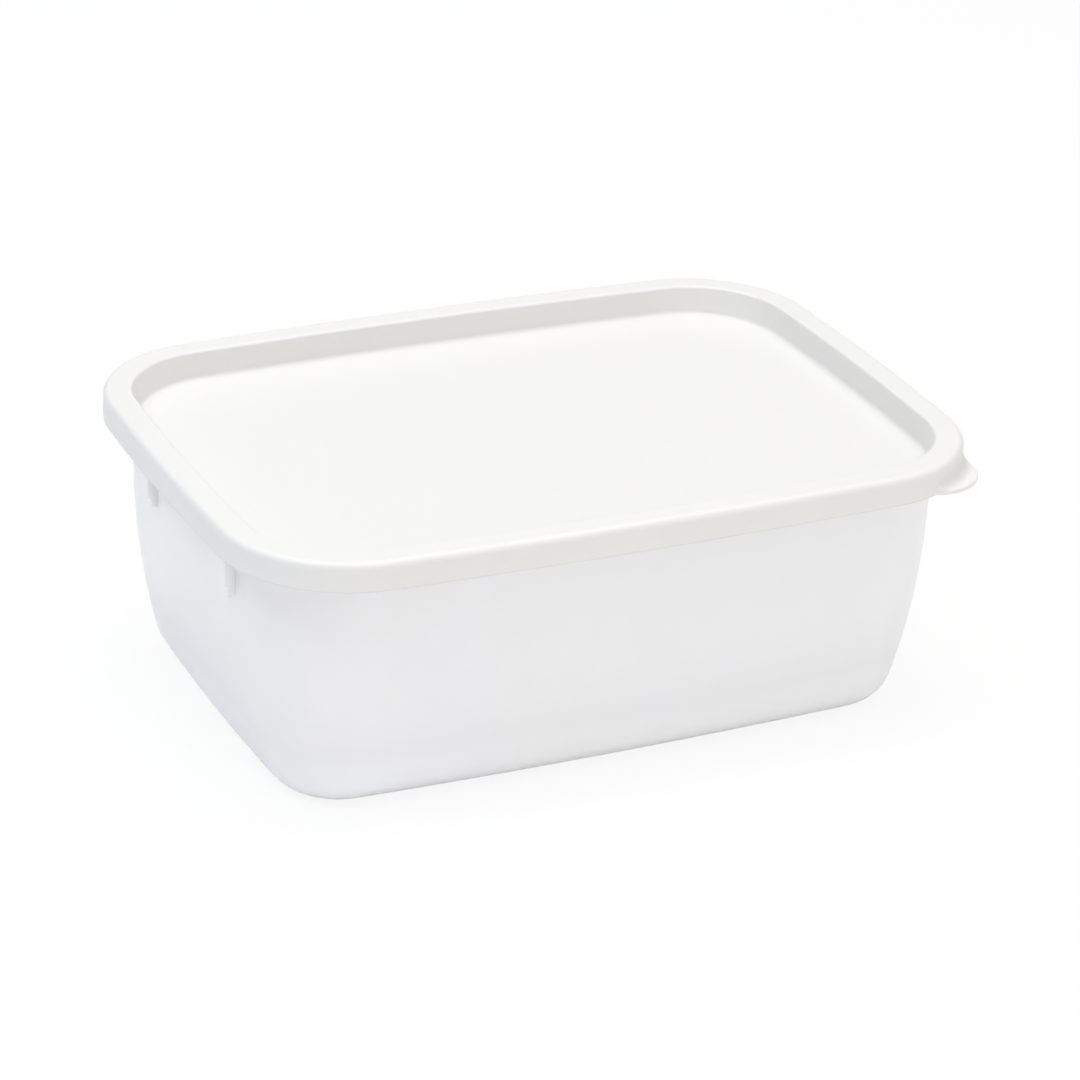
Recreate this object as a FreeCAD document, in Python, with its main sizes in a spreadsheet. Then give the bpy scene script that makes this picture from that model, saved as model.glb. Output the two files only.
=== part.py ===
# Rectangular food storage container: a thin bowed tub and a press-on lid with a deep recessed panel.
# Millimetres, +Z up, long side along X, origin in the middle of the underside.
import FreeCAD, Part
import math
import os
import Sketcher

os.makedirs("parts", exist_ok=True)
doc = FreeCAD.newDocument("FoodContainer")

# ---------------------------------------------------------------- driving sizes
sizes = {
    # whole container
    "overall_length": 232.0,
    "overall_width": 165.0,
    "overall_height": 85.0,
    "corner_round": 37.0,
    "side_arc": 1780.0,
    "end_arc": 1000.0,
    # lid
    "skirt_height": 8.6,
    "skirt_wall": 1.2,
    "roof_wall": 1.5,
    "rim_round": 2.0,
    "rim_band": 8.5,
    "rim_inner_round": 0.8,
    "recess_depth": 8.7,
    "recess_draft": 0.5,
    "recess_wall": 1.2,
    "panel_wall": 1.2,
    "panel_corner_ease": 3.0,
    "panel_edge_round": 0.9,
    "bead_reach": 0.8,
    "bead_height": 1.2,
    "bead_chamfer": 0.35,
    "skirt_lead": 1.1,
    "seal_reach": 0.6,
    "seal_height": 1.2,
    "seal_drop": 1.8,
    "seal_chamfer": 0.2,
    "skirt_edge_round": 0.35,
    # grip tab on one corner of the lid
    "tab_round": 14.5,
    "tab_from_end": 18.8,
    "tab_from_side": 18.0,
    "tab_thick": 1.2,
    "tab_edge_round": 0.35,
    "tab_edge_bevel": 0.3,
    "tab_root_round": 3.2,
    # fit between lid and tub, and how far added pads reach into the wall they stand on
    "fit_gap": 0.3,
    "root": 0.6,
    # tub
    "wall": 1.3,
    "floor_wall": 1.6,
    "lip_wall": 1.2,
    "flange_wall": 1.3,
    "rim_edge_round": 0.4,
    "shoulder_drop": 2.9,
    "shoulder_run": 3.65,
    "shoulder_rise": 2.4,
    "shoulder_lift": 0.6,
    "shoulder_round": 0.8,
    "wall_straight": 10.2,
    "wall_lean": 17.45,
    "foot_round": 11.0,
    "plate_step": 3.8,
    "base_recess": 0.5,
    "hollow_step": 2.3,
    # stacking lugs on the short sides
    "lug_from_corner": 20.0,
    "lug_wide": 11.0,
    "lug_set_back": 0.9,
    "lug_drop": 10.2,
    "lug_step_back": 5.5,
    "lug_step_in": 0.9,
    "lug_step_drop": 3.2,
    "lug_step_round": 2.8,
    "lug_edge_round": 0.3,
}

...

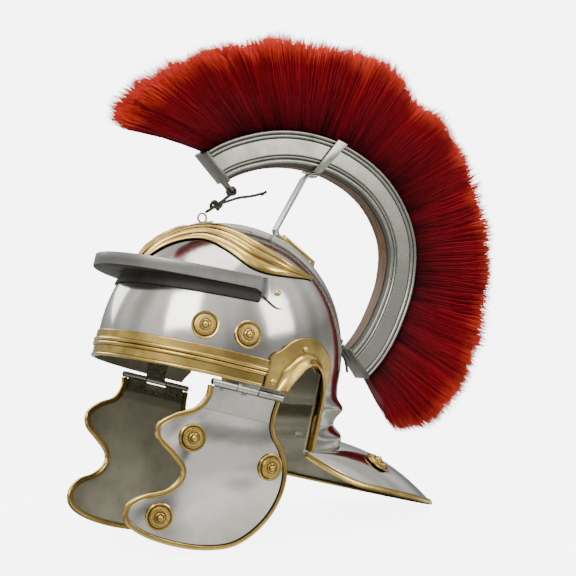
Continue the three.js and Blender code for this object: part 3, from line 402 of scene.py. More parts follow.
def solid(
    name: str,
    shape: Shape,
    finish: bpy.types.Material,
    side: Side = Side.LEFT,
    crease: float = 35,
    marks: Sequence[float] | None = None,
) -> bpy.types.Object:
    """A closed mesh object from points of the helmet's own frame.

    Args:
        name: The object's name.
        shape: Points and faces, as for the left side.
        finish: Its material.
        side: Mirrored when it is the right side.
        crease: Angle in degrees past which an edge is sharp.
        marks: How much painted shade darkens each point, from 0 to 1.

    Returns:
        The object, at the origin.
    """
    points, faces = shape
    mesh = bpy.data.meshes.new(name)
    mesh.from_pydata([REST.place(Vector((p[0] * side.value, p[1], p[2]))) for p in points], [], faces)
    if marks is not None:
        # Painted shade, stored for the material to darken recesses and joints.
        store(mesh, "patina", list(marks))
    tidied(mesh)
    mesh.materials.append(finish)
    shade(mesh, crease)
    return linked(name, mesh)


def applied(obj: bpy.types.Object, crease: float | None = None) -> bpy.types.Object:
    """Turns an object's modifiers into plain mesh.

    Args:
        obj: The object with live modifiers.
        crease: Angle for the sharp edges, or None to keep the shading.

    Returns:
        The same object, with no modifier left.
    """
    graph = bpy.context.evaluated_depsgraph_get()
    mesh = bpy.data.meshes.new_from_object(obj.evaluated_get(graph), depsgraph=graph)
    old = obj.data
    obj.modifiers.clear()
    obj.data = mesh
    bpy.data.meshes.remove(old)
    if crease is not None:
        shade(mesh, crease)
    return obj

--

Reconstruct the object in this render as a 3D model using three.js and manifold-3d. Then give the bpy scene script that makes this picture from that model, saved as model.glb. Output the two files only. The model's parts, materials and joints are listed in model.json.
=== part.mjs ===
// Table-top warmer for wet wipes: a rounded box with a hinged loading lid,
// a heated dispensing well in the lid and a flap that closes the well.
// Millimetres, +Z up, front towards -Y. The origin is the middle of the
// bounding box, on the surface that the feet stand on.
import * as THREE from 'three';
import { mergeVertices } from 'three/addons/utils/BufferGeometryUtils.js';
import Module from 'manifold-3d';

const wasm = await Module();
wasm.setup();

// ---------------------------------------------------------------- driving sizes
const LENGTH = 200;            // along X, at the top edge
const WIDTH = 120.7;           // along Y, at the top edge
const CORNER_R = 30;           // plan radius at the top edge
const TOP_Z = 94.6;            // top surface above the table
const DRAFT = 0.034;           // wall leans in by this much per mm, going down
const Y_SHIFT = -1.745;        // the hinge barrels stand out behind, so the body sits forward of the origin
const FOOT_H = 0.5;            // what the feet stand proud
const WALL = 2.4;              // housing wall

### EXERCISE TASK
Count every line in the listing above that holds "picture", then report only the count.

### WRITTEN REPLY
2